The US supplied Turkey with 3,304 Rockeye cluster bombs, each with 247 submunitions, at some point between 1970 and 1995.[15] In 1995, the US announced that it would provide Turkey with 120 ATACMS missiles with submunitions for its Multiple Launch Rocket System (MLRS) launchers.[16] Turkey also possesses US-supplied M26 rockets, each with 644 submunitions, for its MLRS. In October 2004, the US announced its intent to transfer to Turkey two CBU-103 Combined Effects Munitions cluster bombs, each with 202 submunitions, and two AGM-154 Joint Stand-Off Weapons, each with 145 submunitions.[17] In September 2005, it announced the proposed sale of another 50 CBU-103 and 50 JSOW.[18]

Slovakia reported the export of 380 AGAT 122mm rockets, each containing 56 submunitions, to Turkey in 2007.[19]

In 2012, Chile’s Ministry of Defense provided the Monitor with a document detailing the export of four CB-250 cluster bombs to Turkey in 1996.[20]

 



[1] Email from İsmail Çobanoğlu, Counsellor, Permanent Mission of Turkey to the UN in New York, 24 June 2010; and interview with Serhan Yiğit, Head, Disarmament Unit, and Ramazan Ercan, Consultant, Ministry of Foreign Affairs, Ankara, 25 March 2010.

[2] Letter to Human Rights Watch from Amb. Tomur Bayer, Director-General, International Security Affairs, Ministry of Foreign Affairs, 2 March 2009.

[3] For details on Turkey’s cluster munition policy and practice through early 2009, see Human Rights Watch and Landmine Action, Banning Cluster Munitions: Government Policy and Practice (Ottawa: Mines Action Canada, May 2009), pp. 246–249.

[4] For example, it held a race with the “ban cluster bombs” logo on all the runners’ shirts, and engaged a disabled sportsman to advocate on the issue. CMC 1 August 2011 website – Turkey, http://bit.ly/MnLP0R.

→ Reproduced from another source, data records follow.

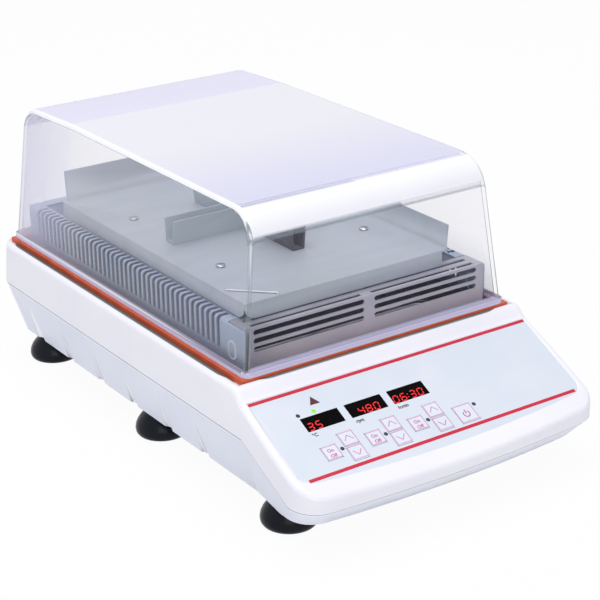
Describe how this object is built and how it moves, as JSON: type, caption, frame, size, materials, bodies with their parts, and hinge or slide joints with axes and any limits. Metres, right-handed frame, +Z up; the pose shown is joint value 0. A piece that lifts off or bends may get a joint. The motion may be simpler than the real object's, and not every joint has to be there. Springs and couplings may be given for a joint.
{
  "type": "incubated benchtop shaker",
  "caption": "Bench orbital shaker with a heated chamber under a hinged clear lid, a divided tray, a sloping key console and suction feet.",
  "frame": {"origin": "on the bench, under the middle of the overall box", "axes": "+X to the right of someone facing the console, +Y towards the hinged back, +Z up"},
  "size_m": [0.262, 0.468, 0.2145],
  "materials": {
    "housing_white": "satin",
    "housing_lower": "satin",
    "overlay_blue": "satin",
    "window_clear": "polished",
    "digits_red": "polished",
    "key_pale": "satin",
    "lamp": "polished",
    "board_green": "satin",
    "lid_clear": "polished",
    "gasket_orange": "matte",
    "foot_black": "satin",
    "sheet_grey": "satin",
    "panel_grey": "satin",
    "tray_metal": "satin",
    "steel": "polished",
    "drive_steel": "machined",
    "belt_black": "matte",
    "motor_black": "satin",
    "fitting_black": "matte"
  },
  "bodies": {
    "base": {"lower_housing": "housing_lower", "upper_housing": "housing_white", "control_overlay": "overlay_blue", "display_windows": "window_clear", "led_displays": "digits_red", "indicator_lamps": "lamp", "control_board": "board_green", "base_chassis": "sheet_grey", "bearing_housing": "drive_steel", "drive_motor": "motor_black", "drive_belt": "belt_black", "chamber_pan": "sheet_grey", "idler_posts": "drive_steel", "front_grille": "panel_grey", "louvre_panel_left": "panel_grey", "louvre_panel_right": "panel_grey", "rear_panel": "panel_grey", "deck_plate": "panel_grey", "heater_element": "steel", "fan_motor": "motor_black", "temperature_probe": "steel", "lid_gasket": "gasket_orange", "hinge_brackets": "steel", "hinge_pins": "steel", "foot_1": "foot_black", "foot_2": "foot_black", "foot_3": "foot_black", "foot_4": "foot_black", "foot_5": "foot_black", "foot_6": "foot_black", "foot_studs": "steel", "power_inlet": "fitting_black", "power_board": "board_green", "housing_screws": "steel"},
    "lid": {"lid": "lid_clear", "hinge_leaves": "steel"},
    "crank": {"crank": "drive_steel"},
    "tray": {"tray_carrier": "drive_steel", "tray": "tray_metal", "corner_rod": "steel", "tray_screws": "steel", "tray_divider": "tray_metal", "divider_screws": "steel"},
    "idler_1": {"idler_crank_1": "drive_steel"},
    "idler_2": {"idler_crank_2": "drive_steel"},
    "idler_3": {"idler_crank_3": "drive_steel"},
    "idler_4": {"idler_crank_4": "drive_steel"},
    "motor_pulley": {"motor_pulley": "drive_steel"},
    "fan": {"fan_impeller": "sheet_grey"},
    "fuse_drawer": {"fuse_drawer": "fitting_black"},
    "key_temperature_on_off": {"key_temperature_on_off": "key_pale"},
    "key_temperature_up": {"key_temperature_up": "key_pale"},
    "key_temperature_down": {"key_temperature_down": "key_pale"},
    "key_speed_on_off": {"key_speed_on_off": "key_pale"},
    "key_speed_up": {"key_speed_up": "key_pale"},
    "key_speed_down": {"key_speed_down": "key_pale"},
    "key_timer_on_off": {"key_timer_on_off": "key_pale"},
    "key_timer_up": {"key_timer_up": "key_pale"},
    "key_timer_down": {"key_timer_down": "key_pale"},
    "key_power": {"key_power": "key_pale"}
  },
  "joints": [
    {"name": "lid_hinge", "type": "hinge", "parent": "base", "child": "lid", "pos_m": [0, 0.228, 0.1032], "axis": [-1, 0, 0], "range_deg": [0, 95]},
    {"name": "crank_spin", "type": "hinge", "parent": "base", "child": "crank", "pos_m": [0, 0.0304, 0.06], "axis": [0, 0, 1], "continuous": true},
    {"name": "tray_orbit", "type": "hinge", "parent": "crank", "child": "tray", "pos_m": [-0.00835, 0.02587, 0.133], "axis": [0, 0, 1], "continuous": true},
    {"name": "idler_1_spin", "type": "hinge", "parent": "base", "child": "idler_1", "pos_m": [-0.07, -0.0546, 0.11], "axis": [0, 0, 1], "continuous": true},
    {"name": "idler_2_spin", "type": "hinge", "parent": "base", "child": "idler_2", "pos_m": [-0.07, 0.1154, 0.11], "axis": [0, 0, 1], "continuous": true},
    {"name": "idler_3_spin", "type": "hinge", "parent": "base", "child": "idler_3", "pos_m": [0.07, -0.0546, 0.11], "axis": [0, 0, 1], "continuous": true},
    {"name": "idler_4_spin", "type": "hinge", "parent": "base", "child": "idler_4", "pos_m": [0.07, 0.1154, 0.11], "axis": [0, 0, 1], "continuous": true},
    {"name": "motor_spin", "type": "hinge", "parent": "base", "child": "motor_pulley", "pos_m": [0.072, -0.04, 0.06], "axis": [0, 0, 1], "continuous": true},
    {"name": "fan_spin", "type": "hinge", "parent": "base", "child": "fan", "pos_m": [0, 0.158, 0.09], "axis": [0, 0, 1], "continuous": true},
    {"name": "fuse_drawer_slide", "type": "slide", "parent": "base", "child": "fuse_drawer", "axis": [0, 1, 0], "range_m": [0, 0.012]},
    {"name": "key_temperature_on_off_press", "type": "slide", "parent": "base", "child": "key_temperature_on_off", "axis": [0, 0.4462, -0.8949], "range_m": [0, 0.0004], "stiffness_N_per_m": 600},
    {"name": "key_temperature_up_press", "type": "slide", "parent": "base", "child": "key_temperature_up", "axis": [0, 0.4462, -0.8949], "range_m": [0, 0.0004], "stiffness_N_per_m": 600},
    {"name": "key_temperature_down_press", "type": "slide", "parent": "base", "child": "key_temperature_down", "axis": [0, 0.4462, -0.8949], "range_m": [0, 0.0004], "stiffness_N_per_m": 600},
    {"name": "key_speed_on_off_press", "type": "slide", "parent": "base", "child": "key_speed_on_off", "axis": [0, 0.4462, -0.8949], "range_m": [0, 0.0004], "stiffness_N_per_m": 600},
    {"name": "key_speed_up_press", "type": "slide", "parent": "base", "child": "key_speed_up", "axis": [0, 0.4462, -0.8949], "range_m": [0, 0.0004], "stiffness_N_per_m": 600},
    {"name": "key_speed_down_press", "type": "slide", "parent": "base", "child": "key_speed_down", "axis": [0, 0.4462, -0.8949], "range_m": [0, 0.0004], "stiffness_N_per_m": 600},
    {"name": "key_timer_on_off_press", "type": "slide", "parent": "base", "child": "key_timer_on_off", "axis": [0, 0.4462, -0.8949], "range_m": [0, 0.0004], "stiffness_N_per_m": 600},
    {"name": "key_timer_up_press", "type": "slide", "parent": "base", "child": "key_timer_up", "axis": [0, 0.4462, -0.8949], "range_m": [0, 0.0004], "stiffness_N_per_m": 600},
    {"name": "key_timer_down_press", "type": "slide", "parent": "base", "child": "key_timer_down", "axis": [0, 0.4462, -0.8949], "range_m": [0, 0.0004], "stiffness_N_per_m": 600},
    {"name": "key_power_press", "type": "slide", "parent": "base", "child": "key_power", "axis": [0, 0.4462, -0.8949], "range_m": [0, 0.0004], "stiffness_N_per_m": 600}
  ],
  "couplings": [
    {"joint": "tray_orbit", "follows": "crank_spin", "ratio": -1},
    {"joint": "idler_1_spin", "follows": "crank_spin", "ratio": 1},
    {"joint": "idler_2_spin", "follows": "crank_spin", "ratio": 1},
    {"joint": "idler_3_spin", "follows": "crank_spin", "ratio": 1},
    {"joint": "idler_4_spin", "follows": "crank_spin", "ratio": 1},
    {"joint": "motor_spin", "follows": "crank_spin", "ratio": 4}
  ]
}
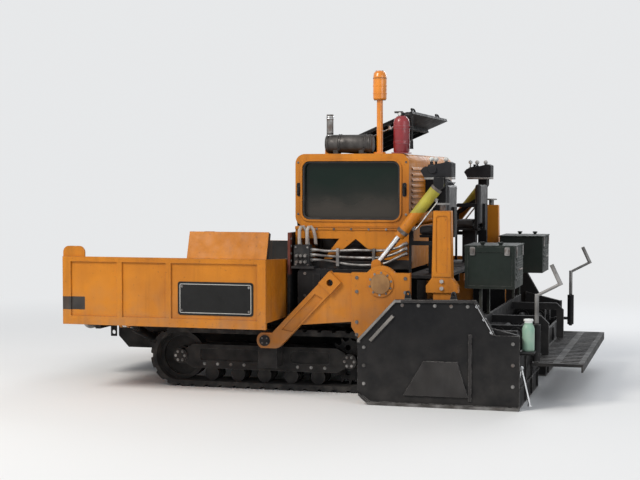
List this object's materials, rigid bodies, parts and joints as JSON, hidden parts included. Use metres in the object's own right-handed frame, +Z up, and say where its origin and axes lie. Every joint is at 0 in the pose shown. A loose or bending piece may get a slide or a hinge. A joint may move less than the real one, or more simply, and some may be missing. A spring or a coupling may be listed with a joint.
{
  "type": "tracked asphalt paver",
  "caption": "Tracked asphalt paver with folding hopper wings, slat conveyors, augers, towed heated screed with sliding extensions and end gates, and an operator deck.",
  "frame": {"origin": "on the ground, under the middle of the machine's box", "axes": "+X forward to the push rollers, +Y to the machine's left, +Z up"},
  "size_m": [4.36, 3.2, 2.6],
  "materials": {
    "orange_paint": "worn gloss machine paint",
    "black_paint": "dusty satin paint",
    "screed_paint": "asphalt stained satin paint",
    "box_paint": "dusty satin paint",
    "console_plastic": "matt",
    "worn_steel": "worn by asphalt",
    "rod_chrome": "polished",
    "track_rubber": "dusty",
    "engine_paint": "satin",
    "mesh_black": "matt mesh",
    "hose_rubber": "matt",
    "seat_vinyl": "vinyl",
    "mast_orange": "tube and lens",
    "red_paint": "gloss"
  },
  "bodies": {
    "tractor": {"main_frame": "black_paint", "conveyor_floor": "worn_steel", "slat_chains": "worn_steel", "bulkhead": "black_paint", "push_beam": "black_paint", "track_frame_left": "black_paint", "track_frame_right": "black_paint", "track_left": "track_rubber", "track_right": "track_rubber", "engine_block": "engine_paint", "bay_panels": "orange_paint", "engine_hood": "orange_paint", "hood_grilles": "mesh_black", "side_tanks": "black_paint", "hydraulic_hoses": "hose_rubber", "operator_deck": "black_paint", "console": "console_plastic", "seat_frames": "black_paint", "seat_left": "seat_vinyl", "seat_right": "seat_vinyl", "beacon_mast": "mast_orange", "extinguisher": "red_paint", "tie_down_lugs": "black_paint", "auger_support": "black_paint"},
    "hood_lid": {"hood_lid": "black_paint"},
    "screed": {"tow_arm_left": "orange_paint", "tow_arm_right": "orange_paint", "screed_body": "screed_paint", "screed_boxes": "box_paint", "depth_posts": "orange_paint", "walkway": "black_paint"},
    "push_roller_left": {"push_roller_left": "worn_steel"},
    "hopper_wing_left": {"hopper_wing_left": "orange_paint"},
    "wing_barrel_left": {"wing_barrel_left": "black_paint"},
    "wing_rod_left": {"wing_rod_left": "rod_chrome"},
    "auger_left": {"auger_left": "worn_steel", "auger_flight_left": "worn_steel"},
    "lift_barrel_left": {"lift_barrel_left": "orange_paint"},
    "lift_rod_left": {"lift_rod_left": "rod_chrome"},
    "extension_left": {"extension_left": "screed_paint"},
    "end_gate_left": {"end_gate_left": "screed_paint"},
    "push_roller_right": {"push_roller_right": "worn_steel"},
    "hopper_wing_right": {"hopper_wing_right": "orange_paint"},
    "wing_barrel_right": {"wing_barrel_right": "black_paint"},
    "wing_rod_right": {"wing_rod_right": "rod_chrome"},
    "auger_right": {"auger_right": "worn_steel", "auger_flight_right": "worn_steel"},
    "lift_barrel_right": {"lift_barrel_right": "orange_paint"},
    "lift_rod_right": {"lift_rod_right": "rod_chrome"},
    "extension_right": {"extension_right": "screed_paint"},
    "end_gate_right": {"end_gate_right": "screed_paint"}
  },
  "joints": [
    {"name": "push_roller_left_spin", "type": "hinge", "parent": "tractor", "child": "push_roller_left", "pos_m": [2.105, 0.45, 0.495], "axis": [0, 1, 0], "continuous": true},
    {"name": "auger_left_spin", "type": "hinge", "parent": "tractor", "child": "auger_left", "pos_m": [-0.74, 0.6, 0.33], "axis": [0, 1, 0], "continuous": true},
    {"name": "hopper_wing_left_fold", "type": "hinge", "parent": "tractor", "child": "hopper_wing_left", "pos_m": [1, 0.5, 0.6], "axis": [1, 0, 0], "range_deg": [0, 48]},
    {"name": "wing_barrel_left_swing", "type": "hinge", "parent": "tractor", "child": "wing_barrel_left", "pos_m": [1.6, 0.53, 0.33], "axis": [1, 0, 0], "range_deg": [-1, 40.38]},
    {"name": "wing_rod_left_stroke", "type": "slide", "parent": "wing_barrel_left", "child": "wing_rod_left", "axis": [0, 0.9561, 0.293], "range_m": [-0.002, 0.1932]},
    {"name": "push_roller_right_spin", "type": "hinge", "parent": "tractor", "child": "push_roller_right", "pos_m": [2.105, -0.45, 0.495], "axis": [0, 1, 0], "continuous": true},
    {"name": "auger_right_spin", "type": "hinge", "parent": "tractor", "child": "auger_right", "pos_m": [-0.74, -0.6, 0.33], "axis": [0, 1, 0], "continuous": true},
    {"name": "hopper_wing_right_fold", "type": "hinge", "parent": "tractor", "child": "hopper_wing_right", "pos_m": [1, -0.5, 0.6], "axis": [-1, 0, 0], "range_deg": [0, 48]},
    {"name": "wing_barrel_right_swing", "type": "hinge", "parent": "tractor", "child": "wing_barrel_right", "pos_m": [1.6, -0.53, 0.33], "axis": [-1, 0, 0], "range_deg": [-1, 40.38]},
    {"name": "wing_rod_right_stroke", "type": "slide", "parent": "wing_barrel_right", "child": "wing_rod_right", "axis": [0, -0.9561, 0.293], "range_m": [-0.002, 0.1932]},
    {"name": "screed_lift", "type": "hinge", "parent": "tractor", "child": "screed", "pos_m": [0.33, 0, 0.43], "axis": [0, 1, 0], "range_deg": [0, 8]},
    {"name": "hood_lid_open", "type": "hinge", "parent": "tractor", "child": "hood_lid", "pos_m": [-0.04, 0, 1.955], "axis": [0, 1, 0], "range_deg": [-22.5, 35]},
    {"name": "lift_barrel_left_swing", "type": "hinge", "parent": "tractor", "child": "lift_barrel_left", "pos_m": [-1.06, 1.135, 1.68], "axis": [0, -1, 0], "range_deg": [-1, 11.84]},
    {"name": "lift_rod_left_stroke", "type": "slide", "parent": "lift_barrel_left", "child": "lift_rod_left", "axis": [-0.6217, 0, 0.7833], "range_m": [-0.002, 0.0213]},
    {"name": "extension_left_slide", "type": "slide", "parent": "screed", "child": "extension_left", "axis": [0, 1, 0], "range_m": [-0.225, 0.45]},
    {"name": "end_gate_left_lift", "type": "slide", "parent": "extension_left", "child": "end_gate_left", "axis": [0, 0, 1], "range_m": [0, 0.15]},
    {"name": "lift_barrel_right_swing", "type": "hinge", "parent": "tractor", "child": "lift_barrel_right", "pos_m": [-1.06, -1.135, 1.68], "axis": [0, -1, 0], "range_deg": [-1, 11.84]},
    {"name": "lift_rod_right_stroke", "type": "slide", "parent": "lift_barrel_right", "child": "lift_rod_right", "axis": [-0.6217, 0, 0.7833], "range_m": [-0.002, 0.0213]},
    {"name": "extension_right_slide", "type": "slide", "parent": "screed", "child": "extension_right", "axis": [0, -1, 0], "range_m": [-0.225, 0.45]},
    {"name": "end_gate_right_lift", "type": "slide", "parent": "extension_right", "child": "end_gate_right", "axis": [0, 0, 1], "range_m": [0, 0.15]}
  ],
  "couplings": [
    {"joint": "wing_barrel_left_swing", "follows": "hopper_wing_left_fold", "ratio": 0.82048},
    {"joint": "wing_rod_left_stroke", "follows": "hopper_wing_left_fold", "m_per_rad": 0.22819},
    {"joint": "wing_barrel_right_swing", "follows": "hopper_wing_right_fold", "ratio": 0.82048},
    {"joint": "wing_rod_right_stroke", "follows": "hopper_wing_right_fold", "m_per_rad": 0.22819},
    {"joint": "lift_barrel_left_swing", "follows": "screed_lift", "ratio": 1.3548},
    {"joint": "lift_rod_left_stroke", "follows": "screed_lift", "m_per_rad": 0.13797},
    {"joint": "lift_barrel_right_swing", "follows": "screed_lift", "ratio": 1.3548},
    {"joint": "lift_rod_right_stroke", "follows": "screed_lift", "m_per_rad": 0.13797}
  ]
}
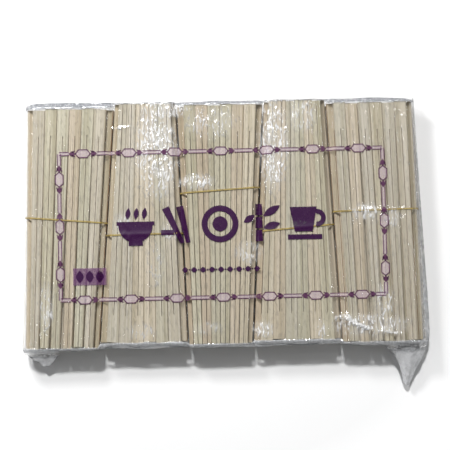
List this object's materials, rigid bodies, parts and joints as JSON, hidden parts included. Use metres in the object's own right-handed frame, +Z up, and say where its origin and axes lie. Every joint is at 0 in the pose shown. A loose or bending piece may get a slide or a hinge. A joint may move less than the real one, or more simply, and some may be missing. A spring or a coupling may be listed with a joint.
{
  "type": "sealed pack of bamboo chopsticks",
  "caption": "Clear sealed bag of tapered bamboo twin chopsticks in rubber-banded bundles laid head to tail, with a purple printed border.",
  "frame": {"origin": "middle of the flat underside, between the pack's two long ends and its two sides", "axes": "+X across the bundles to the right of the printed face, +Y along the sticks to the top of the printed face, +Z up out of the printed face"},
  "size_m": [0.3485, 0.2494, 0.0315],
  "materials": {
    "bamboo": "planed, unfinished bamboo",
    "band_rubber": "matt, golden yellow",
    "film": "clear glossy polypropylene film with purple print"
  },
  "bodies": {
    "root": {"bundle_1_row_1": "bamboo", "bundle_1_row_2": "bamboo", "bundle_1_row_3": "bamboo", "bundle_1_row_4": "bamboo", "bundle_1_row_5": "bamboo", "bundle_1_row_6": "bamboo", "bundle_2_row_1": "bamboo", "bundle_2_row_2": "bamboo", "bundle_2_row_3": "bamboo", "bundle_2_row_4": "bamboo", "bundle_2_row_5": "bamboo", "bundle_2_row_6": "bamboo", "bundle_3_row_1": "bamboo", "bundle_3_row_2": "bamboo", "bundle_3_row_3": "bamboo", "bundle_3_row_4": "bamboo", "bundle_3_row_5": "bamboo", "bundle_3_row_6": "bamboo", "bundle_4_row_1": "bamboo", "bundle_4_row_2": "bamboo", "bundle_4_row_3": "bamboo", "bundle_4_row_4": "bamboo", "bundle_4_row_5": "bamboo", "bundle_4_row_6": "bamboo", "bundle_5_row_1": "bamboo", "bundle_5_row_2": "bamboo", "bundle_5_row_3": "bamboo", "bundle_5_row_4": "bamboo", "bundle_5_row_5": "bamboo", "bundle_5_row_6": "bamboo", "bundle_1_band": "band_rubber", "bundle_2_band": "band_rubber", "bundle_3_band": "band_rubber", "bundle_4_band": "band_rubber", "bundle_5_band": "band_rubber", "bag": "film", "right_seal": "film", "left_seal": "film"}
  },
  "joints": []
}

[5] Statement by Turkey, CCW Fourth Review Conference, Geneva, 14 November 2011, http://bit.ly/Ntoehi.

[6] Email from Çobanoğlu, Permanent Mission of Turkey to the UN in New York, 24 June 2010.

[7] Email from Ercan, Ministry of Foreign Affairs, 8 August 2011.

[8] “Turkey Shares USG Concerns About Oslo Process,” US Department of State cable dated 12 February 2008, released by Wikileaks on 20 May 2011, www.cablegatesearch.net

[9] Letter from Amb. Bayer, Ministry of Foreign Affairs, 2 March 2009.

[10] In January 1994, the Turkish air force carried out an attack on the Zaleh camp of the Kurdistan Worker’s Party (Partiya Karkerên Kurdistan, PKK) in northern Iraq near the Iranian border. The PKK is listed as a terrorist organization by the European Union, NATO, Australia, Canada, the United Kingdom (UK), and the United States (US). Turkish television reported that US-supplied cluster bombs were used. See, Human Rights Watch (HRW), “U.S. Cluster Bombs for Turkey?” Vol. 6, No. 19, December 1994, www.hrw.org, citing Foreign Broadcast Information Network, Western Europe, FBIS-WEU-94-0919, 28 January 1994, p. 26, from Ankara TRT Television Network in Turkish, 11:00 GMT, 18 January 1994.

[11] MKEK, “155 mm M396 ERDP Ammunition,” undated, www.mkek.gov.tr.

[12] Leland S. Ness and Anthony G. Williams, eds., Jane’s Ammunition Handbook 2007–2008 (Surrey, UK: Jane’s Information Group Limited, 2007), pp. 635636.

[13] Ibid., p. 702; and Roketsan, “122 mm Artillery Weapons Systems, Extended Range Rockets and 122 mm MBRL System,” undated, www.roketsan.com.tr.

[14] Submission of the Republic of Turkey, UN Register of Conventional Arms, Report for Calendar Year 2006, 22 March 2007, and Report for Calendar Year 2007, 7 July 2008.

[15] US Defense Security Cooperation Agency, “Cluster Bomb Exports under FMS, FY1970–FY1995,” obtained by HRW in a Freedom of Information Act request, 28 November 1995.

[16] Congressional Record, “Proposed Sale of Army Tactical Missile System to Turkey,” 11 December 1995, p. E2333, www.fas.org. Each ATACMS missile contains 300 or 950 submunitions.

[17] US Defense Security Cooperation Agency, “Notifications to Congress of Pending US Arms Transfers,” No. 05-12, 7 October 2004.

[18] US Defense Security Cooperation Agency, “Turkey—Munitions and Aircraft Components for F-16 Aircraft,” Press release, Transmittal No. 05-29, 8 September 2005, www.dsca.mil; and US Defense Security Cooperation Agency, “Turkey—AGM-154A/C Joint Standoff Weapons,” Press release, Transmittal No. 05-33, 6 September 2005, www.dsca.mil.

[19] Submission of the Slovak Republic, UN Register of Conventional Arms, Report for Calendar Year 2007, 12 June 2008.

[20] “Exports of Cluster Bombs Authorized in the Years 1991-2001,” official document by General Directorate of National Mobilization (Dirección General de Movilización Nacional), Chilean Ministry of Defense document provided together with Letter from the Brigadier General Roberto Ziegele Kerber, Director-General of National Mobilizaton, Chilean Ministry of Defense, 18 May 2012.